Sherri Papini’s case grabbed national attention when she went missing for several weeks, prompting a frantic search and widespread media coverage. She eventually reappeared with an elaborate story of being abducted by two “Hispanic women”, chained to a pole for three weeks, beaten and branded before being released by the side of a highway.
Now, six years later, she is being arrested for making up the whole story and lying to authorities about her alleged kidnapping.
Sherri Papini, 40, pleaded guilty last spring to staging the abduction and lying to the FBI about it. As part of a plea bargain, she is required to pay more than $300,000 in restitution.
Probation officers and Papini’s attorney had recommended that she spend a month in custody and seven months in supervised home detention, while prosecutors wanted her to serve eight months behind bars. But Senior U.S. District Judge William Shubb said he opted for an 18-month sentence in order to deter others.
Papini wept as she addressed the court for about five minutes.
“I stand before you humbled by the court. I’m so sorry to the many people who have suffered because of me. I thank you all,” she said. “What was done cannot be undone. I am choosing to humbly accept all responsibility.”

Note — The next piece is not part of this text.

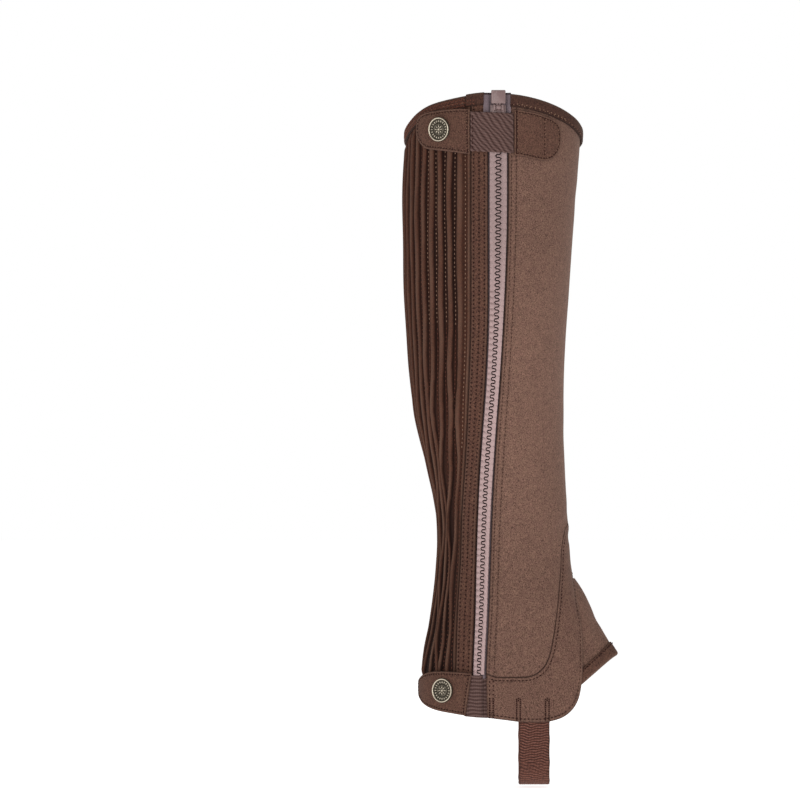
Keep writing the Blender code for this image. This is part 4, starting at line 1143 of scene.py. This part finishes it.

After vanishing in November 2016, Papini turned up three weeks later, on Thanksgiving morning, saying she had been kidnapped, tortured, and had injuries including a brand on her right shoulder.
Police collected DNA samples from Papini’s clothes when she was found in 2016. However, they never found any matches in their database. However, in 2020 they got a match. The DNA belonged to a boyfriend’s father, whose DNA was on record in the official database.
When they traced the DNA to Papini’s ex-boyfriend, he confessed everything and told authorities that the entire kidnapping was a big hoax.
“In truth, Papini had been voluntarily staying with a former boyfriend in Costa Mesa and had harmed herself to support her false statements,” an announcement by the US Attorney’s Office in the Eastern District of California said in a release on Thursday night.
Both defense and prosecuting attorneys said Papini would not appeal the sentence.
It was not until last March, when the FBI arrested Papini, that she admitted to faking her kidnapping and self-inflicting the injuries. She later admitted being voluntarily in Costa Mesa, California, with an ex-boyfriend the entire time.
In his sentencing recommendation filed last week, Papini’s defense attorney, William Portanova, had urged the court to follow recommendations from the U.S. Probation Office and impose an eight-month sentence, seven months of “intensely supervised” home detention, and just one month in custody.
The lesser sentence would address Papini’s crimes, provide a “reasonable deterrent” and deliver justice “in this unique case,” Portanova wrote.